The controversy stemmed from a Facebook post by Fireman Ryan Steele that said:
“Decherd does it again … they cut a position from each shift in July due to budget constraints, leaving the fire department down to three men on shift at a time. This is below the NFPA guidelines of a four-man minimum, making our job a lot more dangerous. Now they have decided to cut us by 14 hours per pay period, which will drastically cut an already below-average firefighter salary but, more importantly, leave only two men on shift a lot of the time. The city has chosen to put our lives and the public’s lives in great danger. The standard for firefighting is that to make entry into a fire, you have to have two men inside and two men outside ready to go in. We were already operating below that. Now we will only have two men available most of the time. The fire department has faced the biggest cuts this past year, which has absolutely killed morale, so relying on people to come back in for calls is virtually nonexistent. They claim this is temporary, but so were the cuts last year that turned into layoffs … I urge everyone to call their elected officials and let them know how they feel about this.”
Steele later posted a legal interpretation of a standard determined by the Occupational Safety and Health Administration — a U.S. federal agency under the Department of Labor that sets and enforces safety and health standards to protect workers and ensure workplaces are free from recognized hazards — that says at least four firefighters should be present to handle structural fires when entering buildings.

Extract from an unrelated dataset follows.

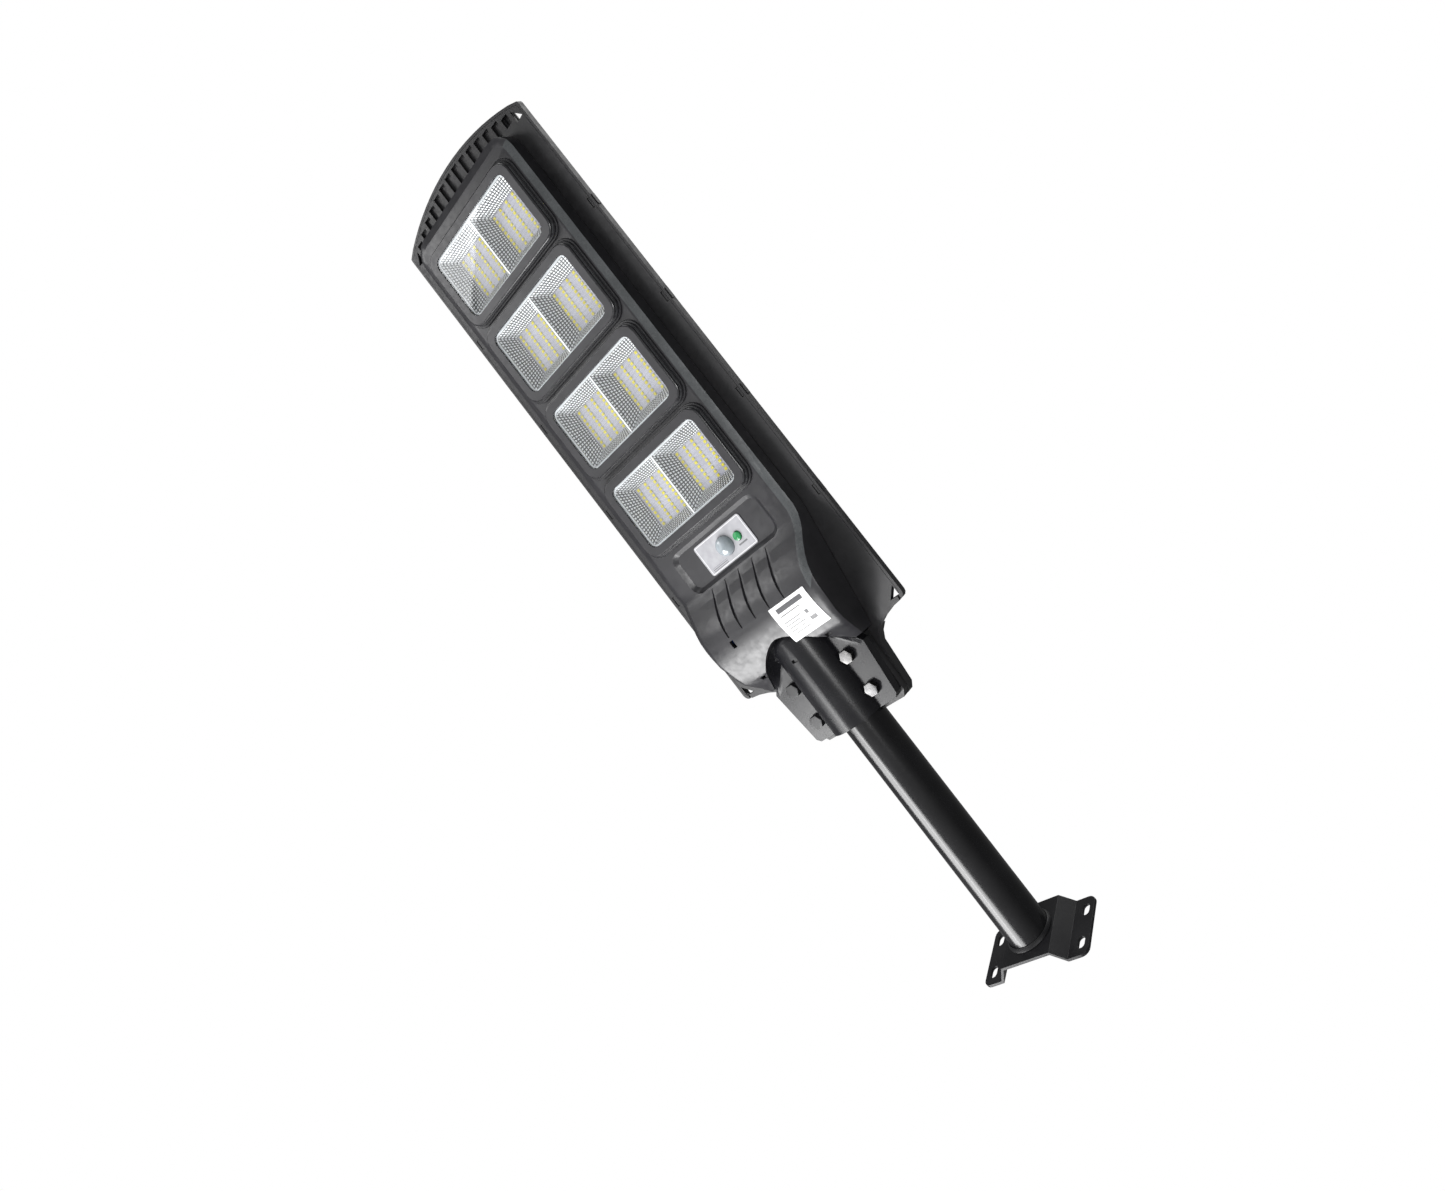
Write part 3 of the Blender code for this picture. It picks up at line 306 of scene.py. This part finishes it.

Williams told the audience that the Decherd Fire Department always goes beyond the two-in/two-out standard.
He said that through mutual aid agreements with 15 other nearby fire departments in Franklin County, the two-in/two-out standard is always achieved.
He referred to a major fire in November 2023 at a building in Decherd where at least 35 firefighters were on hand to put it out.
Decherd Police Officer Ruslan Tucker came to Steele’s defense on Facebook, posting negative comments about city management.
Tucker was subsequently fired, and Steele was placed on administrative leave for his actions.
Steele, who was at Monday’s meeting, confirmed that he resigned earlier in the day. He explained that he wasn’t fired but would have been on probation, and the circumstances would have placed him in an awkward working situation.
“I didn’t want be somewhere where I wasn’t wanted and would have had a target on my back,” Steele said, adding that he would feel as though management would always “have an eye on me.”
He said he has a heating and air conditioning business and plans to commit to it full-time.
Decherd Mayor Mary Nell Hess said Decherd’s financial situation was largely out of the board’s control as a result of a sales-tax appropriation mistake.
Decherd found itself in a financial dilemma in 2024 after it had received $795,000 in sales-tax proceeds over an 18-month period that should have gone to the city of Winchester.
The appropriation mistake resulted when proceeds collected from The Home Depot were forwarded to Decherd when the business’ actual physical address is in Winchester, and the revenue should have been appropriated to Decherd’s sister city.
The board approved a 40-cent property tax increase in the 2026 fiscal year budget to offset its financial shortfall and was still faced with cutting personnel, including three firemen and two police officers.
Hess recently said the positions cut were added in recent years, and the reasons the employee base was expanded no longer have the merit they once did.
She had said the fire department has 13 full-time employees and seven part-time workers. She explained that when she was elected as an aldermen several years ago, there were six full-time firefighters.
“It’s ridiculous,” she had said, referring to the deemed need for the additional personnel.
Hess said the staff increase was done so that Fire Station No. 2 could be fully manned. However, that never happened, and the additional personnel who were added were never necessary, she said.
She said the two police positions were added to fill as many vacancies that had loomed on the horizon.
However, the two officers who were expected to leave remained on the force, and the two who were hired were never needed in the first place, she added.